Schmidhauser spricht sich aber nicht für eine Abschaffung der Schulkommissionen aus. So hätten sie durchaus noch eine Funktion als «Sounding Board» der Bevölkerung in Schulfragen, sagt Schmidhauser.

Kanton will keine Änderung
Die Rolle der Schulkommissionen als Bindeglied zwischen Schule und Bevölkerung wird auch in der Erziehungsdirektion betont. «Wir brauchen starke Schulleitungen, aber auch starke Schulkommissionen», sagt Erwin Sommer, Leiter des Amtes für Kindergarten, Volksschule und Beratung. In Gemeinden ohne Schulkommissionen könnte das Interesse an der Schule zurückgehen.

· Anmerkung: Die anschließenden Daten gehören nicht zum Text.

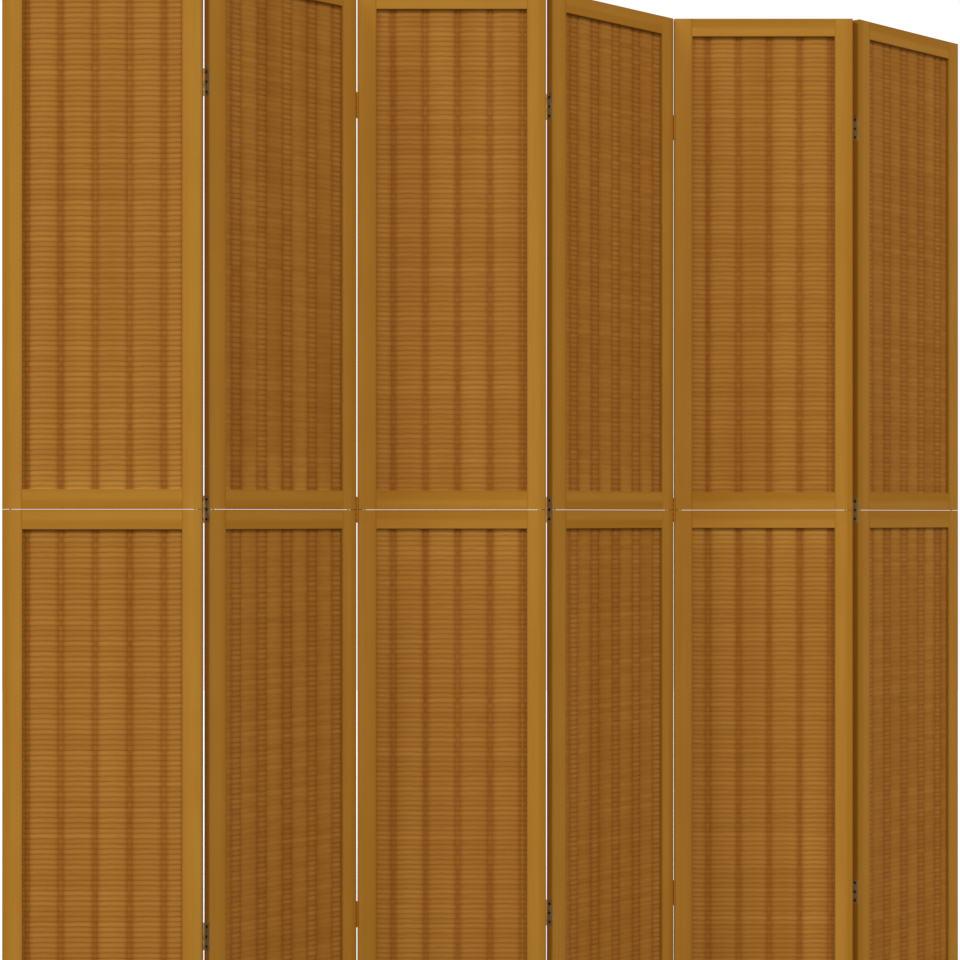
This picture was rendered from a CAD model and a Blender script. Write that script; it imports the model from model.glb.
"""A wooden folding screen with woven mats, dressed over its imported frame.

Lengths are in metres and angles in radians. X runs along the odd panels, Y from the front to the back and
Z up. The frames, hinges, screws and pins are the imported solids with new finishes. Each mat is woven anew
from its splints and stakes, and stands where its packed slab stands.
"""

import logging
import math
from dataclasses import dataclass, field
from enum import Enum
from typing import Any

import bpy
import numpy as np
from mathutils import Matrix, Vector


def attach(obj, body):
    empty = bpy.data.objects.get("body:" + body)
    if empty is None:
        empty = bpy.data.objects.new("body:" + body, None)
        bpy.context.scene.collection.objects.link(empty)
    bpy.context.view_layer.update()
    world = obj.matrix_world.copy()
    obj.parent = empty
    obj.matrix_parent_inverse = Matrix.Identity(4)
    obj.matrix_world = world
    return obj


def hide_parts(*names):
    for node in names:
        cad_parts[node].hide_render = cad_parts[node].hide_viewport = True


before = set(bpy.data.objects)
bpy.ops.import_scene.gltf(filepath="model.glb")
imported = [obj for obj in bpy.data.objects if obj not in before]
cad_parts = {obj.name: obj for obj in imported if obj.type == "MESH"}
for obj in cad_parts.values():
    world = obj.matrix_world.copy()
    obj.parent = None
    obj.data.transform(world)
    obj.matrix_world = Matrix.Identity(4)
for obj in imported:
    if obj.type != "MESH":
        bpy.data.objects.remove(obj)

LOG = logging.getLogger("folding_screen")
MM = 0.001
PANEL_COUNT = 6
FOLD_ANGLE = math.radians(46)

Colour = tuple[float, float, float]
WHITE: Colour = (1.0, 1.0, 1.0)


class GrainRun(Enum):
    """Direction of a board's grain, as the stretch of its pattern along X, Y and Z of the panel."""

    UPRIGHT = (1.0, 1.0, 0.02)
    LEVEL = (0.02, 1.0, 1.0)


class SocketKind(Enum):
    """The kinds of an effect's sockets."""

    NUMBER = "NodeSocketFloat"
    VECTOR = "NodeSocketVector"
    COLOUR = "NodeSocketColor"


class Half(Enum):
    """The two framed halves of a panel, by the word in their nodes' names."""

    UPPER = "upper"
    LOWER = "lower"


class Splint(Enum):
    """The two splints of a row. The value is 1 for the one that lies in front between narrow columns."""

    LONG_FLOAT = 1
    SHORT_FLOAT = -1


def srgb(red: float, green: float, blue: float) -> Colour:
    """Turns a colour as seen on a screen into the linear values that shaders take.

    Args:
        red: Red, 0 to 255.
        green: Green, 0 to 255.
        blue: Blue, 0 to 255.

    Returns:
        The linear values: each share raised by the screen's curve, with its straight foot below 0.04.
    """
    shares = [value / 255 for value in (red, green, blue)]
    linear = [s / 12.92 if s <= 0.04045 else ((s + 0.055) / 1.055) ** 2.4 for s in shares]
    return (linear[0], linear[1], linear[2])


def panel_angle(panel: int) -> float:
    """Turn of a panel about Z at rest: odd panels face the front, even ones recede to the right."""
    return 0.0 if panel % 2 else FOLD_ANGLE


def to_panel(panel: int) -> np.ndarray:
    """Matrix that turns rows of points from the object's frame into the panel's, about Z."""
    c, s = math.cos(panel_angle(panel)), math.sin(panel_angle(panel))
    return np.array([[c, -s, 0.0], [s, c, 0.0], [0.0, 0.0, 1.0]])


def extent_in_panel(panel: int, part: str) -> tuple[np.ndarray, np.ndarray]:
    """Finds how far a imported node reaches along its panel's own directions.

    Args:
        panel: The number of the panel.
        part: The node's name after the panel's.

    Returns:
        The lowest and the highest corner, in the panel's turned frame.
    """
    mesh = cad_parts[f"panel_{panel}_{part}"].data
    points = np.empty(3 * len(mesh.vertices), np.float32)
    mesh.vertices.foreach_get("co", points)
    turned = points.reshape(-1, 3) @ to_panel(panel)
    return turned.min(0), turned.max(0)


class Graph:
    """Adds nodes to one shader tree and joins their sockets."""

    def __init__(self, tree: bpy.types.NodeTree) -> None:
        """Keeps the tree of a material, a world or a group, and empties it."""
        self.tree = tree
        self.tree.nodes.clear()

    def add(self, kind: str, inputs: dict[Any, Any] | None = None, **settings: Any) -> bpy.types.Node:
        """Adds a node.

        Args:
            kind: The node's type, such as ShaderNodeMix.
            inputs: Values or sockets for the node's inputs, by name or number.
            settings: Properties of the node itself.

        Returns:
            The new node.
        """
        node = self.tree.nodes.new(kind)
        for name, value in settings.items():
            setattr(node, name, value)
        for key, value in (inputs or {}).items():
            socket = node.inputs[key]
            if isinstance(value, bpy.types.NodeSocket):
                self.tree.links.new(value, socket)
            elif socket.type == "RGBA":
                socket.default_value = (*value, 1.0)
            else:
                socket.default_value = value
        return node

    def effect(self, tree: bpy.types.NodeTree, inputs: dict[str, Any]) -> Any:
        """Places a shared effect and gives its outputs, by name."""
        return self.add("ShaderNodeGroup", inputs, node_tree=tree).outputs

    def spread(self, value: Any, low: float, high: float, to_low: float = 0.0, to_high: float = 1.0) -> Any:
        """Maps low..high to to_low..to_high, clamped, and gives the result's socket."""
        return self.add(
            "ShaderNodeMapRange",
            {"Value": value, "From Min": low, "From Max": high, "To Min": to_low, "To Max": to_high},
        ).outputs["Result"]

    def mix(self, factor: Any, first: Any, second: Any) -> Any:
        """Mixes two colours, inputs 6 and 7 of the node, and gives the socket of its output for colours."""
        return self.add("ShaderNodeMix", {0: factor, 6: first, 7: second}, data_type="RGBA").outputs[2]

    def maths(self, operation: str, first: Any, second: Any = 0.0, third: Any = 0.0) -> Any:
        """Works out one operation of up to three numbers and gives the result's socket."""
        return self.add("ShaderNodeMath", {0: first, 1: second, 2: third}, operation=operation).outputs[0]

    def scaled(self, vector: Any, factors: tuple[float, float, float]) -> Any:
        """Multiplies a vector by three factors and gives the result's socket."""
        return self.add("ShaderNodeVectorMath", {0: vector, 1: factors}, operation="MULTIPLY").outputs[0]

    def in_panel(self, panel: int) -> Any:
        """Turns Object coordinates to lie along a panel and gives the result's socket."""
        turn = {"Vector": self.place(), "Rotation": (0.0, 0.0, -panel_angle(panel))}
        return self.add("ShaderNodeMapping", turn).outputs[0]

    def place(self) -> Any:
        """Gives the socket of the Object coordinates."""
        return self.add("ShaderNodeTexCoord").outputs["Object"]

    def part(self, vector: Any, axis: str) -> Any:
        """Gives the socket of a vector's X, Y or Z."""
        return self.add("ShaderNodeSeparateXYZ", {0: vector}).outputs[axis]

    def noise(self, vector: Any, scale: Any, detail: float, roughness: float) -> Any:
        """Gives the socket of a noise, whose values lie mostly between 0.3 and 0.7."""
        inputs = {"Vector": vector, "Scale": scale, "Detail": detail, "Roughness": roughness}
        return self.add("ShaderNodeTexNoise", inputs).outputs["Fac"]

    def bump(self, height: Any, strength: float, distance: float) -> Any:
        """Turns a height into a bumpy normal and gives its socket."""
        inputs = {"Height": height, "Strength": strength, "Distance": distance}
        return self.add("ShaderNodeBump", inputs).outputs[0]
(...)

Natürlich gebe es immer wieder Fälle, in denen es zu Spannungen zwischen Schulleitern und der Kommission komme. Dies zeigt jüngst auch der Fall Ipsach. «Im Allgemeinen funktioniert die Schulorganisation im Kanton Bern aber gut.»

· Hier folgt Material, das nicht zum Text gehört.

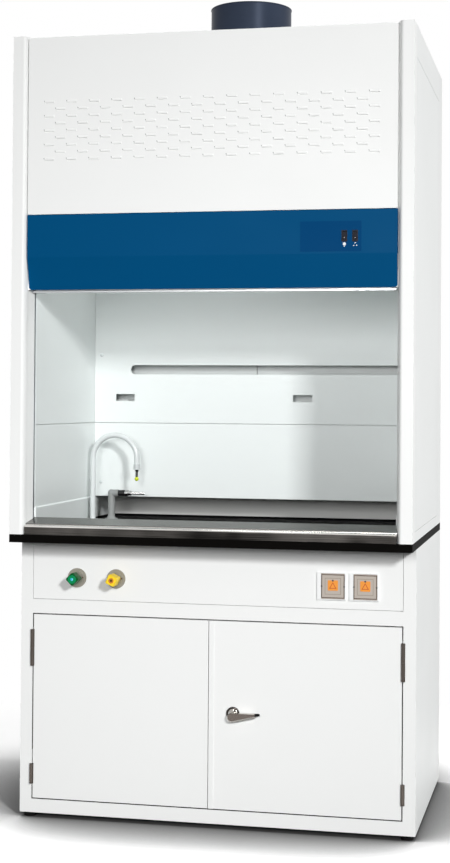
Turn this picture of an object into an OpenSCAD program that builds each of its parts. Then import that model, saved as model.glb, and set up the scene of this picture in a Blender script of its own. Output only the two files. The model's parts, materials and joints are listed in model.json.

Sommer warnt davor, aufgrund eines Einzelfalles wie der Abwart-Affäre das ganze System auf den Kopf zu stellen. «Solche Fälle sind auch bei professionellen Schulbehörden nicht ausgeschlossen», sagt Sommer.

In Köniz sind Halbprofis am Werk
Einen eigenen Weg geht die Gemeinde Köniz. Dort hatte noch vor ein paar Jahren jeder Schulstandort eine Kommission. Heute gibt es eine einzige Schulkommission für die ganze Gemeinde. Deren Mitglieder stammten nicht aus dem Bildungsbereich.

Sie verfügten aber meist über Erfahrung in Personalführung, sagt Bildungsvorsteher Thomas Brönnimann (GLP). Für die Kommissionsarbeit gebe es eine Basisentschädigung von 6000 Franken pro Jahr plus Sitzungsgeld.

Dafür müsse ein Arbeitspensum von zehn bis zwanzig Prozent bewältigt werden. Die Schulleitungen eines Kreises würden von je zwei Kommissionsmitgliedern beaufsichtigt. Die Kommission habe einen wichtigen Stellenwert – vergleichbar mit dem einer Geschäftsprüfungskommission, sagt Brönnimann.

«Ich möchte die Schule nicht in die Hand einer einzigen Person in einer Exekutive geben», sagt der Könizer Gemeinderat.